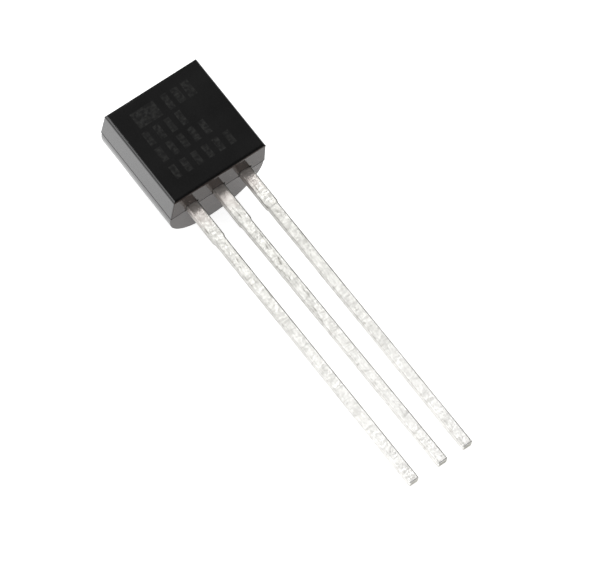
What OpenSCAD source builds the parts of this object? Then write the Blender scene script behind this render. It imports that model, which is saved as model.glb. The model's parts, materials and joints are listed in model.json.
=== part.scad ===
// Three-lead temperature sensor in a moulded transistor-style package.
// It lies as it comes to rest: flat face up, on the lead-end edge of its round
// back and on the tips of its leads.  +Z is up, the leads point along -Y, and
// the origin is at the middle of the base of the bounding box.
//
// Each piece is drawn upright first: X across the leads, Y from the flat face
// (0) to the round back, Z from the lead end of the flat face (0) to the top.

/* [Moulded body] */
// Width of the flat marking face
face_w = 4.38; // [3.6:0.02:4.6]
// Height of the flat marking face
face_h = 4.5; // [4.2:0.02:5.2]
// Depth from the flat face to the parting plane
front_depth = 1.36; // [1.2:0.02:1.8]
// Draft of the two long sides of the front half, in degrees
side_draft = 3; // [2:0.5:8]
// Draft of the ends of the front half, in degrees
end_draft = 1.5; // [0.5:0.5:4]
// Draft of the ends of the rear half, in degrees
rear_draft = 2; // [1:0.5:6]
// Radius round the edges of the flat face
edge_r = 0.14; // [0.04:0.01:0.2]
// Radius of the round back
back_r = 2.24; // [2:0.02:2.4]
// Distance from the parting plane to the axis of the round back
back_axis = 0.2; // [0:0.01:0.3]
// Step of the rear half inside the front half at both ends
parting_step = 0.02; // [0.01:0.01:0.06]

/* [Gate mark] */
// Width of the broken-off moulding gate on the top end
gate_w = 0.9; // [0.5:0.05:1.4]
// Thickness of the gate mark
gate_t = 0.22; // [0.12:0.02:0.4]
// Height of the gate mark above the top end
gate_h = 0.05; // [0.02:0.01:0.1]

/* [Leads] */
// Spacing of the leads
pitch = 1.27; // [1.2:0.01:1.35]
// Thickness of the lead frame strip
lead_t = 0.38; // [0.3:0.01:0.45]
// Depth by which the lead frame strip is let into the rear half
lead_sink = 0.08; // [0:0.01:0.12]
// Width of a lead
lead_w = 0.45; // [0.38:0.01:0.5]
// Width of a lead between the body and the cut tie bar
root_w = 0.53; // [0.5:0.01:0.6]
// Length of that wider root
root_len = 1.75; // [1.2:0.05:2.2]
// Length of the shoulder that narrows the root to the lead
shoulder_len = 0.1; // [0.05:0.01:0.2]
// Length of a lead from the lead end of the flat face to its tip
lead_len = 14; // [12.7:0.1:15]
// Sideways lean of the supply lead at its tip
lean_supply = 0.05; // [-0.2:0.01:0.2]
// Sideways lean of the output lead at its tip
lean_output = 0.15; // [-0.2:0.01:0.2]
// Sideways lean of the ground lead at its tip
lean_ground = 0.07; // [-0.2:0.01:0.2]

/* [Lead frame inside the body] */
// Height at which the necks open into their pads
neck_h = 0.85; // [0.7:0.05:1]
// Radius of the notches that lock each neck in the moulding
lock_r = 0.09; // [0.06:0.01:0.12]
// Width of the supply lead's bond pad
post_w = 0.95; // [0.8:0.05:1]
// Height of the supply lead's bond pad
post_h = 1.7; // [1.2:0.05:2]
// Height of the output lead's bond pad
output_post_h = 0.7; // [0.6:0.05:0.8]
// Gap between the stamped pieces of the lead frame
frame_gap = 0.3; // [0.25:0.01:0.34]
// Height of the die paddle
paddle_h = 1.9; // [1.8:0.05:2.1]

/* [Die and bond wires] */
// Width of the silicon die
die_w = 1.05; // [0.8:0.05:1.1]
// Height of the silicon die
die_h = 1.3; // [1:0.05:1.4]
// Thickness of the silicon die
die_t = 0.25; // [0.15:0.01:0.3]
// Distance of the die from the paddle's free edge
die_edge = 0.2; // [0.15:0.01:0.3]
// Thickness of the die-attach adhesive
glue_t = 0.03; // [0.02:0.005:0.05]
// Width of the adhesive that shows round the die
glue_rim = 0.08; // [0.04:0.01:0.12]
// Diameter of the bond wires
wire_d = 0.03; // [0.025:0.001:0.04]
// Height of the wire loops above the die
loop_h = 0.16; // [0.1:0.01:0.22]
// Diameter of the ball bonds on the die
ball_d = 0.09; // [0.07:0.005:0.11]
// Height of the ball bonds
ball_h = 0.03; // [0.02:0.005:0.04]
// Distance of the ball bonds from the edges of the die
ball_inset = 0.14; // [0.1:0.01:0.2]
// Distance of the wire stitches from the edges of their pads
stitch_inset = 0.35; // [0.25:0.01:0.4]

/* [Hidden] */
$fn = 96;

// moulded body; the rear half's ends start a small step inside the front half's
side_flare = front_depth * tan(side_draft);
end_flare = front_depth * tan(end_draft);
body_w = face_w + 2 * side_flare;
axis_y = front_depth + back_axis;
back_y = axis_y + back_r;
rear_depth = back_y - front_depth;
rear_flare = rear_depth * tan(rear_draft);
rear_z0 = parting_step - end_flare;
rear_z1 = face_h - rear_z0;
back_z0 = rear_z0 + rear_flare;
back_z1 = rear_z1 - rear_flare;
// room by which a trimming prism passes what it trims
over = 1;

// leads: front and rear face of the strip, which crosses the parting plane
lead_back_y = front_depth + lead_sink;
lead_y = lead_back_y - lead_t;
supply_x = -pitch;
output_x = 0;
ground_x = pitch;

// lead frame inside the body, from the supply pad across to the ground lead
post_x1 = supply_x + root_w / 2;
paddle_x0 = post_x1 + frame_gap;
paddle_x1 = ground_x + root_w / 2;
output_post_x1 = ground_x - root_w / 2 - frame_gap;
post_z1 = neck_h + post_h;
output_post_z1 = neck_h + output_post_h;
paddle_z0 = output_post_z1 + frame_gap;
paddle_z1 = paddle_z0 + paddle_h;

// die and adhesive, stacked on the paddle towards the flat face
die_x0 = paddle_x0 + die_edge;
die_x1 = die_x0 + die_w;
die_z0 = paddle_z0 + (paddle_h - die_h) / 2;
glue_y = lead_y - glue_t;
die_y = glue_y - die_t;

// resting pose: the line from the lead tips to the lead-end edge of the round
// back comes level
rest_tilt = atan2(back_y - lead_back_y, lead_len + back_z0);
base_z = back_z0 * sin(rest_tilt) - back_y * cos(rest_tilt);
tips_end = lead_y * sin(rest_tilt) - lead_len * cos(rest_tilt);
body_end = back_y * sin(rest_tilt) + back_z1 * cos(rest_tilt);

// Turns a piece from upright to the way that the sensor lies
module lay() {
    translate([0, -(tips_end + body_end) / 2, -base_z])
        rotate([rest_tilt - 90, 0, 0])
            children();
}

// Section of the front half between x0 and x1: y runs from the flat face to
// the parting plane.  The sides flare by the draft angle, and a round of
// edge_r is tangent to the face and to each side.
module front_section(x0, x1, draft) {
    flare = front_depth * tan(draft);
    inset = edge_r * tan((90 - draft) / 2);
    reach = edge_r * cos(draft) - inset;
    side_y = edge_r - edge_r * sin(draft);
    polygon([
        [x0 + inset, 0],
        [x1 - inset, 0],
        [x1 + reach, side_y],
        [x1 + flare, front_depth],
        [x0 - flare, front_depth],
        [x0 - reach, side_y]
    ]);
    for (x = [x0 + inset, x1 - inset])
        translate([x, edge_r])
            circle(r = edge_r);
}

// Carries a section drawn as (z, y) right across the body
module sweep_across() {
    rotate([0, -90, 0])
        linear_extrude(body_w + 2 * over, center = true)
            children();
}

// Carries a section drawn as (x, y) up the body, past both of its ends
module sweep_up() {
    translate([0, 0, -over])
        linear_extrude(face_h + 2 * over)
            children();
}

// Front half: a frustum whose small end is the flat marking face
module front_half() {
    intersection() {
        sweep_up()
            front_section(-face_w / 2, face_w / 2, side_draft);
        sweep_across()
            front_section(0, face_h, end_draft);
    }
}

// Rear half: the round back, its ends drafted away from the parting plane
module rear_half() {
    intersection() {
        sweep_up()
            intersection() {
                translate([0, axis_y])
                    circle(r = back_r);
                translate([-body_w / 2, front_depth])
                    square([body_w, rear_depth]);
            }
        sweep_across()
            polygon([
                [rear_z0, front_depth],
                [rear_z1, front_depth],
                [back_z1, back_y],
                [back_z0, back_y]
            ]);
    }
}

// Stub of moulding compound where the gate broke off, behind the parting plane
module gate_mark() {
    translate([-gate_w / 2, front_depth, face_h / 2])
        cube([gate_w, gate_t, rear_z1 + gate_h - face_h / 2]);
}

// Everything that the compound is moulded round
module inserts() {
    supply_strip();
    output_strip();
    ground_strip();
    glue_layer();
    die_block();
    supply_wire();
    output_wire();
    ground_wire();
}

module package_body() {
    color([0.11, 0.11, 0.115])
        lay()
            difference() {
                union() {
                    front_half();
                    rear_half();
                    gate_mark();
                }
                inserts();
            }
}

// Outline of one lead about its own middle, from the tip up to the height top,
// with its wider root and the two round notches in its neck
module lead_outline(lean, top) {
    difference() {
        polygon([
            [lean - lead_w / 2, -lead_len],
            [lean + lead_w / 2, -lead_len],
            [lead_w / 2, -root_len - shoulder_len],
            [root_w / 2, -root_len],
            [root_w / 2, top],
            [-root_w / 2, top],
            [-root_w / 2, -root_len],
            [-lead_w / 2, -root_len - shoulder_len]
        ]);
        for (side = [-1, 1])
            translate([side * root_w / 2, neck_h / 2])
                circle(r = lock_r);
    }
}

// Stamps an outline drawn as (x, z) out of the lead frame strip
module stamp() {
    translate([0, lead_back_y, 0])
        rotate([90, 0, 0])
            linear_extrude(lead_t)
                children();
}

module supply_strip() {
    stamp() {
        translate([supply_x, 0])
            lead_outline(lean_supply, post_z1);
        translate([post_x1 - post_w, neck_h])
            square([post_w, post_h]);
    }
}

module output_strip() {
    stamp() {
        translate([output_x, 0])
            lead_outline(lean_output, output_post_z1);
        translate([paddle_x0, neck_h])
            square([output_post_x1 - paddle_x0, output_post_h]);
    }
}

// The ground lead runs up past the output pad and carries the die paddle
module ground_strip() {
    stamp() {
        translate([ground_x, 0])
            lead_outline(lean_ground, paddle_z1);
        translate([paddle_x0, paddle_z0])
            square([paddle_x1 - paddle_x0, paddle_h]);
    }
}

module lead_supply() {
    color([0.8, 0.79, 0.77])
        lay()
            supply_strip();
}

module lead_output() {
    color([0.8, 0.79, 0.77])
        lay()
            output_strip();
}

module lead_ground() {
    color([0.8, 0.79, 0.77])
        lay()
            ground_strip();
}

module glue_layer() {
    translate([die_x0 - glue_rim, glue_y, die_z0 - glue_rim])
        cube([die_w + 2 * glue_rim, glue_t, die_h + 2 * glue_rim]);
}

module die_block() {
    translate([die_x0, die_y, die_z0])
        cube([die_w, die_t, die_h]);
}

module die_attach() {
    color([0.62, 0.62, 0.6])
        lay()
            glue_layer();
}

module sensor_die() {
    color([0.35, 0.37, 0.45])
        lay()
            die_block();
}

// Bond wire from a ball on the die at [x, z] = start to a stitch on the lead
// frame at [x, z] = end.  Rings of eight points follow a loop that leaves the
// ball upright, clears the edge of the die and lands on the strip, where the
// last ring lies flat on the metal.
module bond_wire(start, end) {
    sides = 8;
    steps = 14;
    stitch = 1.5;
    span = norm(end - start);
    along = [end[0] - start[0], 0, end[1] - start[1]] / span;
    up = [0, -1, 0];
    across = cross(along, up);
    foot = [start[0], lead_y, start[1]];
    ball_top = lead_y - die_y + ball_h / 2;
    function height(t) = ball_top * (1 - t * t) + loop_h * sin(180 * pow(t, 0.6));
    function centre(t) = foot + along * span * t + up * height(t);
    function share(i) = pow(i / steps, 1.5);
    function rise(i) = height(share(i + 1)) - height(share(i - 1));
    function advance(i) = span * (share(i + 1) - share(i - 1));
    function out(i) =
        i == 0 ? -along
        : i == steps ? along * stitch
        : (up * advance(i) - along * rise(i)) / norm([advance(i), rise(i)]);
    rings = [
        for (i = [0:steps], k = [0:sides - 1])
            let (turn = 360 * k / sides)
                centre(share(i)) + wire_d / 2 * (out(i) * cos(turn) + across * sin(turn))
    ];
    walls = [
        for (i = [0:steps - 1], k = [0:sides - 1])
            let (a = i * sides, b = a + sides, n = (k + 1) % sides)
                each [[a + k, b + k, b + n], [a + k, b + n, a + n]]
    ];
    first = [for (k = [0:sides - 1]) k];
    last = [for (k = [sides - 1:-1:0]) steps * sides + k];
    polyhedron(rings, concat(walls, [first, last]));
    translate([start[0], die_y, start[1]])
        rotate([90, 0, 0])
            cylinder(d = ball_d, h = ball_h);
}

module supply_wire() {
    bond_wire([die_x0 + ball_inset, die_z0 + die_h / 3],
              [post_x1 - stitch_inset, post_z1 - stitch_inset]);
}

module output_wire() {
    bond_wire([die_x0 + die_w / 2, die_z0 + ball_inset],
              [die_x0 + die_w / 2, output_post_z1 - stitch_inset]);
}

// The down bond ties the die's ground pad to the paddle beside it
module ground_wire() {
    bond_wire([die_x1 - ball_inset, die_z0 + die_h / 2],
              [paddle_x1 - stitch_inset, die_z0 + die_h / 2]);
}

module bond_wire_supply() {
    color([0.9, 0.72, 0.3])
        lay()
            supply_wire();
}

module bond_wire_output() {
    color([0.9, 0.72, 0.3])
        lay()
            output_wire();
}

module bond_wire_ground() {
    color([0.9, 0.72, 0.3])
        lay()
            ground_wire();
}

package_body();
lead_supply();
lead_output();
lead_ground();
sensor_die();
die_attach();
bond_wire_supply();
bond_wire_output();
bond_wire_ground();
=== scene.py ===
import json
from math import cos, pi, radians, sin, tan

import bpy
from mathutils import Matrix, Vector


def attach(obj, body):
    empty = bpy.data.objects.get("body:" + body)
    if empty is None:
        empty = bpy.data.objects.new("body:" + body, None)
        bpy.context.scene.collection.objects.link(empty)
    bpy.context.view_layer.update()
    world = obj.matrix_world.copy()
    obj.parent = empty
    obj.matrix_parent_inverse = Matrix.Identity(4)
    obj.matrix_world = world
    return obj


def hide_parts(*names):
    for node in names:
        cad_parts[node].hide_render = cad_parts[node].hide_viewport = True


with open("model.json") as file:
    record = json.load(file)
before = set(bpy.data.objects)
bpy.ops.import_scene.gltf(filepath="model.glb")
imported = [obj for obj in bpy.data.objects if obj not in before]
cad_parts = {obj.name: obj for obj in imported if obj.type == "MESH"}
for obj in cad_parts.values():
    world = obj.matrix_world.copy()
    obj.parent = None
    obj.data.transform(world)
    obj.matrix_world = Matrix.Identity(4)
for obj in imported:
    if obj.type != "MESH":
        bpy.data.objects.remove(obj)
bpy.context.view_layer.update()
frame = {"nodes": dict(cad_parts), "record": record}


# ---------------------------------------------------------------------------
# Lead frame: three strips stamped from one sheet of copper alloy and plated
# with tin.  Each has a bare lead, a wider root left where the tie bar was cut
# off, a neck with two notches that lock it in the moulding, and a bond pad.
# ---------------------------------------------------------------------------

# Sizes in millimetres.  Every piece is drawn upright: X across the leads, Y
# from the flat face (0) to the round back, Z from the lead end of the flat
# face (0) to the top.
front_depth = 1.36
lead_pitch = 1.27
lead_t = 0.38
lead_sink = 0.08
lead_w = 0.45
root_w = 0.53
root_len = 1.75
shoulder_len = 0.1
lead_len = 14.0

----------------

▸ **Problem to work on**:
Transcribe the lines above from the one with "package_body();" through the one with "in imported if". Include both ends and leave out every other line.

▸ **Exercise answer**:
package_body();
lead_supply();
lead_output();
lead_ground();
sensor_die();
die_attach();
bond_wire_supply();
bond_wire_output();
bond_wire_ground();
=== scene.py ===
import json
from math import cos, pi, radians, sin, tan

import bpy
from mathutils import Matrix, Vector


def attach(obj, body):
    empty = bpy.data.objects.get("body:" + body)
    if empty is None:
        empty = bpy.data.objects.new("body:" + body, None)
        bpy.context.scene.collection.objects.link(empty)
    bpy.context.view_layer.update()
    world = obj.matrix_world.copy()
    obj.parent = empty
    obj.matrix_parent_inverse = Matrix.Identity(4)
    obj.matrix_world = world
    return obj


def hide_parts(*names):
    for node in names:
        cad_parts[node].hide_render = cad_parts[node].hide_viewport = True


with open("model.json") as file:
    record = json.load(file)
before = set(bpy.data.objects)
bpy.ops.import_scene.gltf(filepath="model.glb")
imported = [obj for obj in bpy.data.objects if obj not in before]
cad_parts = {obj.name: obj for obj in imported if obj.type == "MESH"}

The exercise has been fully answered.